Dopo altri 29 chilometri per l’ultima tappa del cammino dell’apostolo Giacomo si arriva al santuario di Muxia, dove sento risuonare anche per me le stesse parole che, secondo la leggenda, la Vergine, dalla barca di pietra, ha rivolto al capostipite di noi pellegrini: “E’ ora di tornare indietro”. Così con il cuore pieno di gratitudine e di gioia (che in fondo sono la stessa cosa) cambio la rotta, adesso di nuovo ad est, verso il sole nascente, verso una nuova fase della vita, verso un nuovo cammino.

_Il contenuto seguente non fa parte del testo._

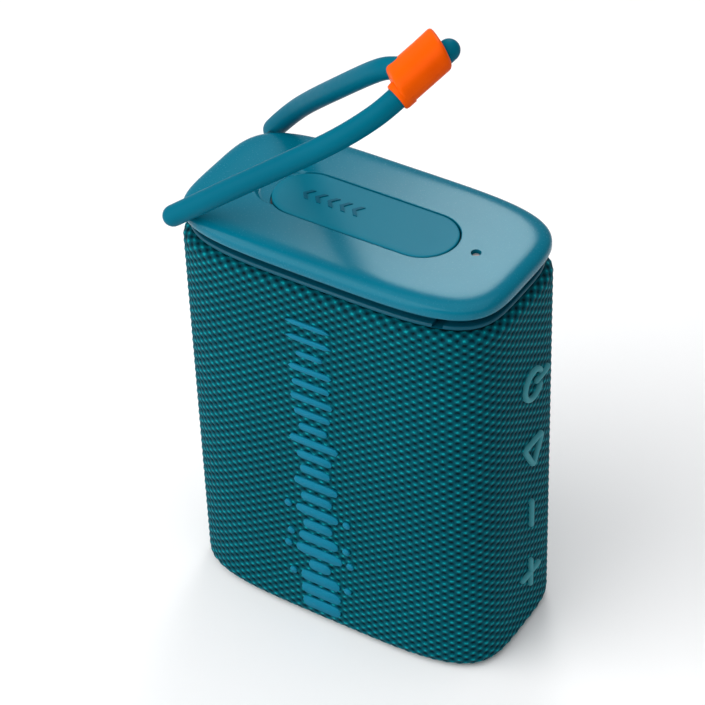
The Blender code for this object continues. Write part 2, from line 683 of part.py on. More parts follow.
plastic = material("teal plastic", TEAL, 0.42)
dark_plastic = material("black plastic", BLACK, 0.5)
fabric = material("woven fabric", DARK_TEAL, 0.85)
silicone = material("silicone", TEAL, 0.55)
keeper_orange = material("orange plastic", ORANGE, 0.4)
rubber = material("rubber", (0.03, 0.10, 0.12), 0.8)
foam = material("foam", (0.03, 0.03, 0.03), 0.95)
paper = material("pulp", (0.05, 0.05, 0.05), 0.9)
black = material("black component", BLACK, 0.45)
steel = material("steel", STEEL, 0.35, 1.0)
copper = material("copper", (0.75, 0.33, 0.16), 0.35, 1.0)
circuit_board = material("circuit board", (0.01, 0.09, 0.035), 0.45)
cell_wrap = material("cell wrap", (0.02, 0.08, 0.30), 0.4)
clear_plastic = material("clear plastic", (0.85, 0.9, 0.9), 0.15)
lead_jacket = material("lead jacket", (0.35, 0.02, 0.02), 0.5)

for make in (base_foot, base_plate, base_screws, front_housing, rear_housing, fabric_sleeve):
    make()
for make in (neck_collar, top_cap, cap_screws, port_tray, port_flap, usb_c_port, aux_jack):
    make()
for make in (carry_loop, loop_keeper, buttons, button_switches, button_board):
    make()
for make in (driver_grille, drive_unit, passive_radiator, battery, battery_cradle, electronics, internal_leads):
    make()
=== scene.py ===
import json
from math import cos, pi, radians, sin

import bpy
import numpy as np
from mathutils import Matrix, Quaternion, Vector


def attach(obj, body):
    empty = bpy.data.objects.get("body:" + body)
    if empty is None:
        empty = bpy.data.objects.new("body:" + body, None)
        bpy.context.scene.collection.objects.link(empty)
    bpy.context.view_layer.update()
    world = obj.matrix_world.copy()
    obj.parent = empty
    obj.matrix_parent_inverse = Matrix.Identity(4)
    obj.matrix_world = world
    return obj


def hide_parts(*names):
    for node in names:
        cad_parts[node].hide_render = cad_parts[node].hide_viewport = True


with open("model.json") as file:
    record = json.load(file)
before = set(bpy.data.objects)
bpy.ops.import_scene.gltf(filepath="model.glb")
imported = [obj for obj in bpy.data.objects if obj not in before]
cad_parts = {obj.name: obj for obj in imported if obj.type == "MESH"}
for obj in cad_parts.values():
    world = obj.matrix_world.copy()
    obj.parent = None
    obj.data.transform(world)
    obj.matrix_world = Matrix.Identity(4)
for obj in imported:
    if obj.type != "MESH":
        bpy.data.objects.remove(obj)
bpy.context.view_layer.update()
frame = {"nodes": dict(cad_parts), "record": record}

MM = 0.001
scene = bpy.context.scene
nodes = frame["nodes"]


# Camera and studio. A long lens looks down on the top and the front, with the key end turned to it.
# The speaker stands on a plain pale floor, under broad soft lights, and one small softbox close behind
# it that the right part of the lid mirrors.

camera_lens = bpy.data.cameras.new("camera")
camera_lens.sensor_width = 36
camera_lens.lens = 138.4
camera_lens.shift_x = 0.0097
camera_lens.shift_y = -0.0094
camera_lens.clip_end = 20
camera = bpy.data.objects.new("camera", camera_lens)
camera_place = Vector((252.1, -388.6, 448.8)) * MM
camera_ahead = Vector((-0.4281, 0.6439, -0.6341)).normalized()
camera_right = Vector((0.8465, 0.5315, -0.0318))
camera_right = (camera_right - camera_ahead * camera_right.dot(camera_ahead)).normalized()
camera_up = camera_right.cross(camera_ahead)
camera_turn = Matrix((camera_right, camera_up, -camera_ahead)).transposed().to_4x4()
camera.matrix_world = Matrix.Translation(camera_place) @ camera_turn
scene.collection.objects.link(camera)
scene.camera = camera
scene.view_settings.view_transform = "Standard"


def new_finish(name):
    """An empty material, its tree and its surface shader."""
    finish = bpy.data.materials.new(name)
    finish.use_nodes = True
    return finish, finish.node_tree, finish.node_tree.nodes["Principled BSDF"]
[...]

Cosa portare nello zaino per un viaggio di oltre un mese in cui ogni giorno si cammina tra le sei e le dieci ore? C’è un ordine di oggetti che non rispondono alla sezione “utilità”, ma a un altro bisogno del pellegrino: gli oggetti che per lui hanno un significato, da cui non può separarsi senza sentire di perdere qualcosa di sé. Una di queste cose irrinunciabili che ho portato con me nel cammino è stata la maglia con le ali di Lia. Non mi sono mai sentita sola. Per la maggior parte del tempo non lo ero fisicamente, ma ora so anche questo: ogni passo che poggiamo porta l’impronta di tante persone che appartengono alla nostra storia, vicina o lontana, e che hanno fatto anche solo un pezzo di strada con noi. Tutto ciò che è stato, tutti coloro che abbiamo incontrato hanno costruito giorno dopo giorno quello che siamo e il nostro modo di passeggiare nel mondo. A loro, a Lia, va la mia riconoscenza.